Courts have upheld the rights of copyright owners in cases when other businesses’ use of the same name confuses the public, so [Southern Comfort™ Brand liqueur's] legal argument is fairly routine.

I have another theory about trademark lawyers. They’re underworked. Oh, if you ask one, they will vehemently disagree, but they only feel busy because they invent so much work for themselves. There aren’t enough legitimate trademark issues or infringements to make up a full time job, so to pass the time, they suck the life out of the spirit of the law and pick stupid fights over non-existent infringements. Like this one.

“The Southern Comfort brand has a strong connection with music, and the public associates the Southern Comfort brand and its products with music,” lawyer Jill Jacobs said in a Sept. 2 letter to the band’s guitarist, Eddie Sarkis.

Uh, no, it doesn’t.

“Your band members’ use of ‘Southern Comfort’ in your band’s name … is likely to cause the public to mistakenly believe that you are associated with, authorized by, or sponsored by Southern Comfort Properties when they are not.”

Uh, no. It won’t.

Seriously, Southern Comfort™ Brand liqueur. We know your alcohol makes us stupid, but it doesn’t make us thaaaat stupid.

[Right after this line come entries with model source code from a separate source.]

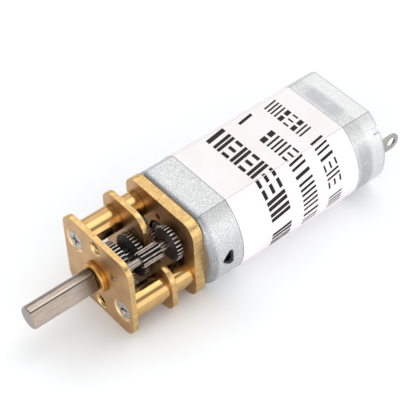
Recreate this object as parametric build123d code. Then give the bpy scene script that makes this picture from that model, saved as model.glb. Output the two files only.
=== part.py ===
from build123d import *
from math import acos, cos, pi, radians, sin, tan
import os

# Geared DC motor, in millimetres. +Z is up, +X is right seen from the front, and the output
# shaft points along -Y. The origin is on the shaft's axis, in the gearbox's front face.

# ---- gearbox frame ----
PLATE_W = 12.9  # plate width
PLATE_H = 12.0  # plate height, which is also the motor's size across its flats
PLATE_CORNER = 2.0
FRONT_T = 0.75  # front plate, from y = 0
MIDDLE_Y, MIDDLE_T = 5.9, 0.75
BACK_Y, BACK_T = 9.4, 1.4
NOTCH_X, NOTCH_Z = 1.5, 0.65  # the middle plate is cut away right of and above this corner
NOTCH_OUTER_R, NOTCH_INNER_R = 2.2, 1.0
POST_AT = (4.37, -2.47)  # the second post is diagonally opposite
POST_R = 1.75
MOUNT_HOLE_Z = 4.6  # tapped M2 mounting holes, above and below the shaft
MOUNT_HOLE_R = 0.8
MOUNT_CHAMFER = 0.2
SPARE_HOLE_AT = (-0.35, 3.25)  # unused axle position in the middle and back plates
SPARE_HOLE_R = 0.4
FIT = 0.02  # radial running clearance

# ---- long countersunk screws that clamp the plates and posts ----
SCREW_R = 0.78
SCREW_CLEAR_R = 0.85
SINK_R = 1.6  # countersink at the plate's face
HEAD_R = 1.33
HEAD_Y = 0.12  # the head's face lies this far below the plate's face
HEAD_EDGE = 0.12  # rounding of the head's edge
SCREW_SHORT = 0.3  # the screws end this far inside the back plate's rear face
CROSS_LENGTH, CROSS_WIDTH, CROSS_DEPTH, CROSS_TAPER = 1.75, 0.42, 0.4, 22
CROSS_TURNS = (20, 8)  # how far each screw's cross is turned, in degrees

# ---- motor fixing screws, in the back plate ----
MOTOR_SCREW_X = 3.4
MOTOR_SCREW_R = 0.65
MOTOR_HEAD_R = 1.1
MOTOR_SCREW_END = 12.0
SLOT_LENGTH, SLOT_WIDTH, SLOT_DEPTH = 1.1, 0.28, 0.3

# ---- output shaft and its bushing ----
SHAFT_R = 1.5
SHAFT_TIP = -10.0
TIP_CHAMFER = 0.12
FLAT_DEPTH = 0.5  # 2.5 mm from the flat to the far side
FLAT_ANGLE = 19.0  # the flat's normal, up from +X
BUSH_JOURNAL_R, BUSH_JOURNAL_Y = 1.3, -0.9  # the shaft is thinner from here back, in its bushing
SHOULDER_Y = 1.45
GEAR_SEAT_R = 1.15
REAR_JOURNAL_R = 0.5
BUSH_R = 2.0  # the collar in front of the plate
BUSH_SEAT_R = 1.8  # where the bushing is swaged into the plate
BUSH_MOUTH_R = 2.05  # the plate's hole is bevelled this wide at its front face
BUSH_FRONT = -0.8
BUSH_CHAMFER = 0.12
BUSH_FLANGE_R, BUSH_REAR = 2.5, 1.1
WASHER_R, WASHER_T = 2.2, 0.27

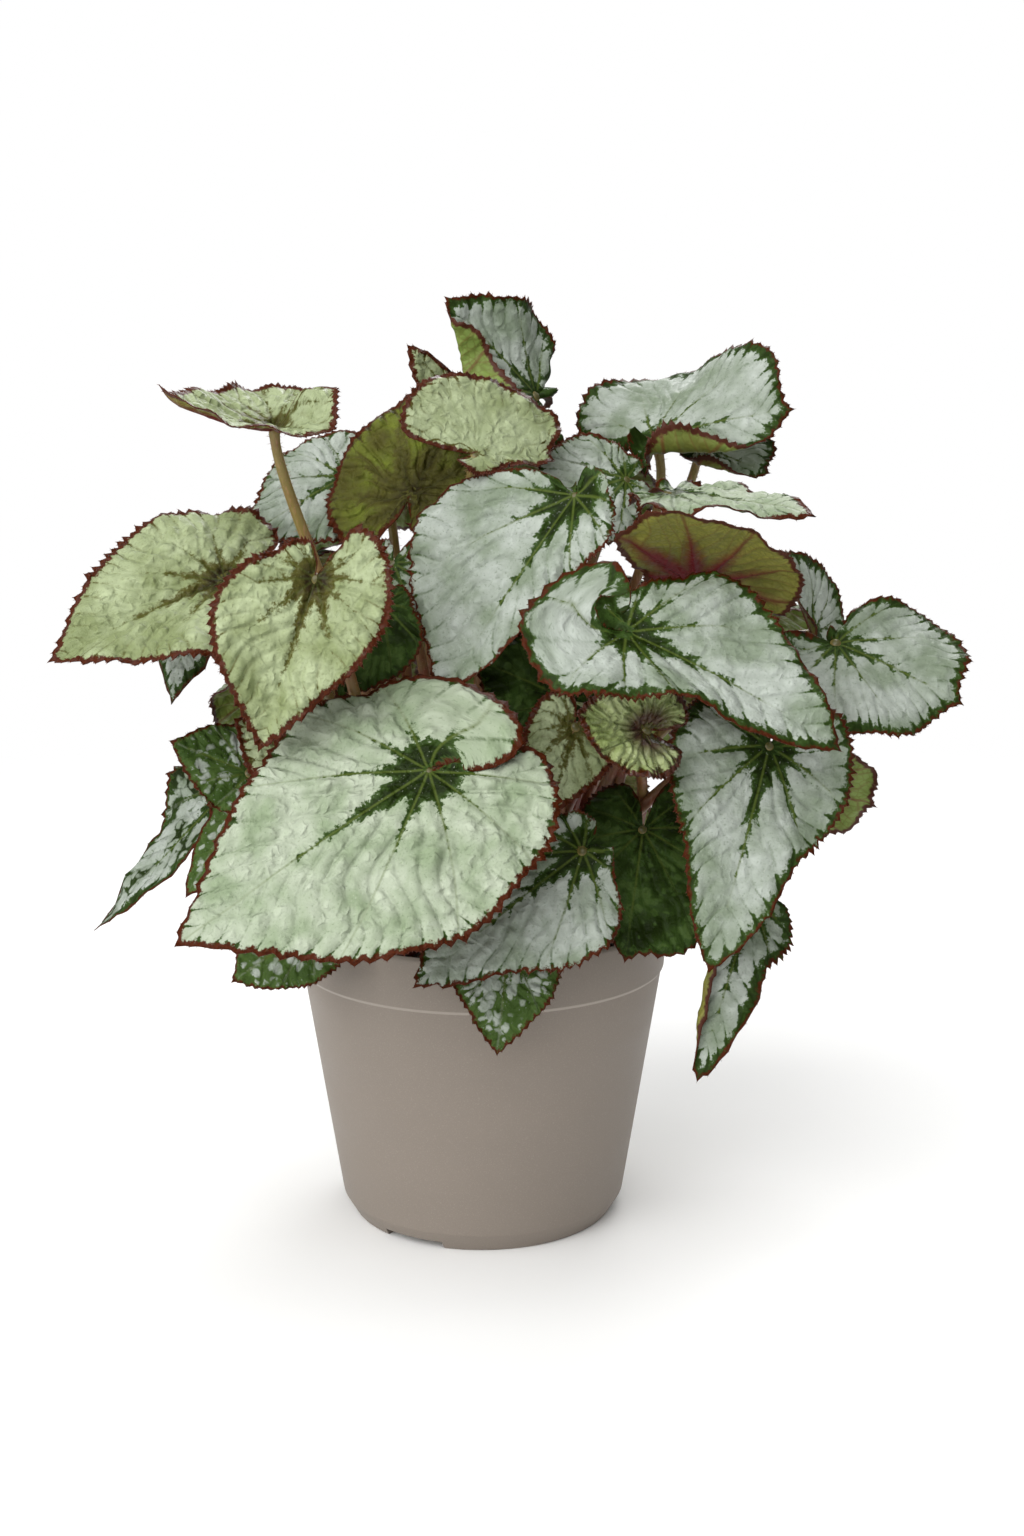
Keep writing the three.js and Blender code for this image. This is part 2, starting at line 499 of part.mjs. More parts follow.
// ---------------------------------------------------------------- the part
const COLOURS = {
  pot: 0x988d83,
  soil: 0x2a1c14,
  crown: 0x6b4a33,
  blade: 0xa9bfa2,
};
const part = new THREE.Group();
part.name = "potted_rex_begonia";

function add(name, geometry, colour) {
  const material = new THREE.MeshStandardMaterial({ color: colour, roughness: 0.7 });
  const mesh = new THREE.Mesh(geometry, material);
  mesh.name = name;
  part.add(mesh);
}

add("pot", toGeometry(potSolid()), COLOURS.pot);
let soil = soilSolid();
CROWNS.forEach((crown, i) => {
  const stalks = LEAVES.filter((leaf) => leaf.from[0] === i).map(stalkSolid);
  const solid = stalks.reduce((sum, stalk) => sum.add(stalk), rhizomeSolid(crown));
  soil = soil.subtract(rhizomeSolid(crown, TRENCH));
  add(crown.name, toGeometry(solid), COLOURS.crown);
});
add("soil", toGeometry(soil), COLOURS.soil);
for (const leaf of LEAVES) add(leaf.name, bladeGeometry(leaf), COLOURS.blade);

export default part;
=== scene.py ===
"""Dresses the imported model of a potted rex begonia: fine leaf blades with their veins,
coloured margins and bristles, hairy stalks, crumbled peat and a smooth moulded pot."""

import math
from functools import partial
from types import SimpleNamespace

import bpy
import numpy as np
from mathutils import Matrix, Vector


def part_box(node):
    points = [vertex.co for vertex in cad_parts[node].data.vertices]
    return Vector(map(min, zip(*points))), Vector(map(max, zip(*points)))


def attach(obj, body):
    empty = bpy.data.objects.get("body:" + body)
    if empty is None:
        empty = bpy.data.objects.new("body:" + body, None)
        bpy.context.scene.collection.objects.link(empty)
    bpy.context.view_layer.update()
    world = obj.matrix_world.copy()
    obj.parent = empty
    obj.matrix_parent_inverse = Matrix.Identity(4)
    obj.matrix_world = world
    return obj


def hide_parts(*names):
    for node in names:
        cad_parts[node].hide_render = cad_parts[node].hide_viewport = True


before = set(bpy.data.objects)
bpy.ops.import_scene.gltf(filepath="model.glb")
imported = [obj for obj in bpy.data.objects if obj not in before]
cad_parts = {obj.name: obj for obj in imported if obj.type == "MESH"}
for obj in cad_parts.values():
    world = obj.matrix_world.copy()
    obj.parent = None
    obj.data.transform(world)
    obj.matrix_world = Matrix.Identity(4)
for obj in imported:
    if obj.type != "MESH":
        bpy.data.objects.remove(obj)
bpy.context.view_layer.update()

bl_info = {
    "name": "Potted rex begonia",
    "version": (1, 0, 0),
    "blender": (4, 5, 0),
    "location": "View3D > Sidebar > Begonia",
    "description": "Builds the leaves, stalks, peat and pot round the packed model",
    "category": "Object",
}

MM = 0.001  # the shapes below are worked out in millimetres

# ---------------------------------------------------------------- blades' dimensions
CLEARANCE = 0.3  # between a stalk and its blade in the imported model
COVER = 168  # half angle round the stalk that a blade covers, degrees
HALF_WIDTH = 0.57  # of a usual blade, over its length
HEEL_CURVE = 150  # the lobes' ends are rounded off from here on, degrees off the midrib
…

The spirit of the law here is that another beverage company cannot make, say, a soda, and call it Southern Comfort. Nor can the sweatshops of Chinatown distill a cheap knockoff, put a Southern Comfort-looking label on it, and sell it on Canal Street. The idea that Southern Comfort™ Brand liqueur equals music is the construct of a bored trademark lawyer’s imagination. I hate trademark lawyers. I hate hate hate hate hate hate hate them.

(BK Southie expects to hear from Southern Comfort™ Brand liqueur’s trademark lawyers about this blog. Yeah, well. First Amendment’s a bitch, isn’t it, y’all?)